Initial release of gnuspeech available

Posted Oct 23, 2015 10:08 UTC (Fri) by micka (subscriber, #38720) [Link] (2 responses)

For me, it was incomprehensible. I did catch one or two words but that's all. Of course i'm not english native speaker, but I handle most case where people doesn't talk with accents that are too exotic.
Too fast, no accentuation, no pauses.
I don't think that can be considered better that output from other foss attempts I heard before.

Initial release of gnuspeech available

Posted Oct 25, 2015 7:23 UTC (Sun) by deltasquared (guest, #99235) [Link]

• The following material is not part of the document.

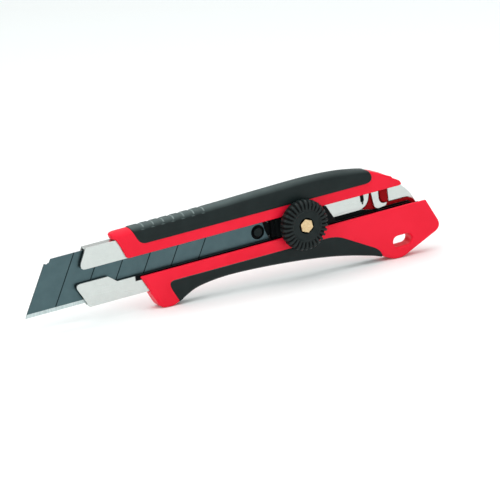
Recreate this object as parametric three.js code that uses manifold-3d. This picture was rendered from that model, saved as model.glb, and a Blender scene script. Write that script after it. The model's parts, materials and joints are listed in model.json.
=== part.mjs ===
// Heavy-duty snap-off utility knife. Millimetres, +Z up, +X towards the rear, +Y towards the back side.
// The slide frame is tilted: its x runs along the blade channel, its z across the blade, and y = 0 is the
// middle of the blade. The knife stands on its foot and its rear corner, and the origin is under the foot.
import * as THREE from "three";
import { mergeVertices } from "three/addons/utils/BufferGeometryUtils.js";
import Module from "manifold-3d";

const wasm = await Module();
wasm.setup();

// Stance
const TILT = THREE.MathUtils.degToRad(3.337);
const FOOT_Z = -23.05;

// Blade
const BLADE_TIP_X = -70;
const BLADE_EDGE_Z = -11.4;
const BLADE_WIDTH = 25;
const BLADE_T = 0.7;
const SCORE_ANGLE = THREE.MathUtils.degToRad(61);
const SCORE_PITCH = 14.59;
const SCORE_COUNT = 6;
const SCORE_W = 0.36;
const SCORE_DEPTH = 0.16;
const GROUND_EDGE_H = 1.85;
const BLADE_HOLE_X = 53.4;
const BLADE_HOLE_R = 3.5;

// Sheet-metal channel
const SHEET = 0.9;
const CHANNEL_Y = 2.35;
const CHANNEL_TOP = 14.85;
const CHANNEL_BOTTOM = -13.3;
const LIP_UPPER_Z = 5;
const LIP_LOWER_Z = -4.6;

// Housing and grips
const HALF_T = 3.9;
const EDGE_R = 1.4;
const GRIP_Y = 4.5;
const GRIP_EDGE_R = 1.4;
const GRIP_T = 1;
const GAP = 0.3;
const SLOT_HALF = 5.1;
const CREST_NOTCHES = 7;
const CREST_NOTCH_X = -5.8;
const CREST_NOTCH_PITCH = 5.3;
const LANYARD_X = 128.2;
const LANYARD_Z = -22.1;
const LANYARD_LENGTH = 10.3;
const LANYARD_R = 2.75;
const RIVETS = [[0, 7], [42, -7.6], [82, 7]];

// Carriage and lock wheel
const WHEEL_X = 74.4;
const WHEEL_R = 12.25;
const WHEEL_DISC_R = 7.15;
const WHEEL_FACE_Y = -10.95;
const WHEEL_BACK_Y = -5.3;
const RIDGES = 30;
const RIDGE_DEPTH = 0.55;
const HEX_AF = 6;
const HEX_TURN = THREE.MathUtils.degToRad(7);
const STUD_R = 2;
const RAIL_Y = -3;
const RAIL_BOTTOM = -4.2;
const RAIL_TOP = 4.5;
const BLOCK_Y = -1.25;

// Catch at the rear of the slot
const CATCH_PIVOT = [121.5, 6.6];
const NIB = [[110.3, 3.8], [111.6, 3.8], [111.7, 1.7], [111.1, 0.1], [110.3, 0.9]];

function solid(geometry) {
  geometry.deleteAttribute("normal");
  geometry.deleteAttribute("uv");
  const g = mergeVertices(geometry, 1e-4);
  const mesh = { numProp: 3, vertProperties: g.attributes.position.array, triVerts: g.index.array };
  return new wasm.Manifold(new wasm.Mesh(mesh));
}

function geometryOf(manifold) {
  const m = manifold.getMesh();
  const g = new THREE.BufferGeometry();
  g.setAttribute("position", new THREE.BufferAttribute(new Float32Array(m.vertProperties), 3));
  g.setIndex(new THREE.BufferAttribute(new Uint32Array(m.triVerts), 1));
  const flat = g.toNonIndexed();
  flat.computeVertexNormals();
  return flat;
}

// A shape drawn in x and z, as a solid from y0 to y1. Its edges may be rounded inwards by r.
function slab(shape, y0, y1, r = 0, curveSegments = 4) {
  const g = new THREE.ExtrudeGeometry(shape, {
    depth: y1 - y0 - 2 * r,
    bevelEnabled: r > 0,
    bevelThickness: r,
    bevelSize: r,
    bevelOffset: -r,
    bevelSegments: 3,
    curveSegments,
  });
  g.rotateX(Math.PI / 2);
  g.translate(0, y1 - r, 0);
  return solid(g);
}

function polygon(points) {
  return new THREE.Shape(points.map(([x, z]) => new THREE.Vector2(x, z)));
}

function box(x0, x1, y0, y1, z0, z1) {
  const g = new THREE.BoxGeometry(x1 - x0, y1 - y0, z1 - z0);
  g.translate((x0 + x1) / 2, (y0 + y1) / 2, (z0 + z1) / 2);
  return solid(g);
}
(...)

I think I appreciate where you're coming from. I can say it's like no accent I've ever heard before. That and the speed of some bits made portions of the speech impossible to understand.

As it stands, it does need a lot of work (sorry, I had no intention to infer otherwise, got a bit ahead of myself). What I found exciting was that I personally think the sample clip has the right bits hidden in the sound somewhere - while it sounds weird atm, as josh replied here there's something to it that is uncanny in its approximation in human speech.

I feel that there's that potential there for gnuspeech to become a great speech synthesis tool. I haven't read the paper yet but it's method of simulating the human vocal system looks promising.

Initial release of gnuspeech available

Posted Nov 12, 2015 16:26 UTC (Thu) by nye (subscriber, #51576) [Link]

>For me, it was incomprehensible. I did catch one or two words but that's all. Of course i'm not english native speaker, but I handle most case where people doesn't talk with accents that are too exotic

I am a native speaker, and I managed to understand *maybe* one word in ten. It would not be an exaggeration to say that that is literally the worst example of text-to-speech I've ever heard. So bad, in fact, that I get the impression the software was mistakenly set to a language other than English and then given English text to read, making it an unfair example.

Initial release of gnuspeech available

Posted Nov 6, 2015 23:51 UTC (Fri) by fuhchee (guest, #40059) [Link]

The old Amiga synthesis engine sounds to me at least as good.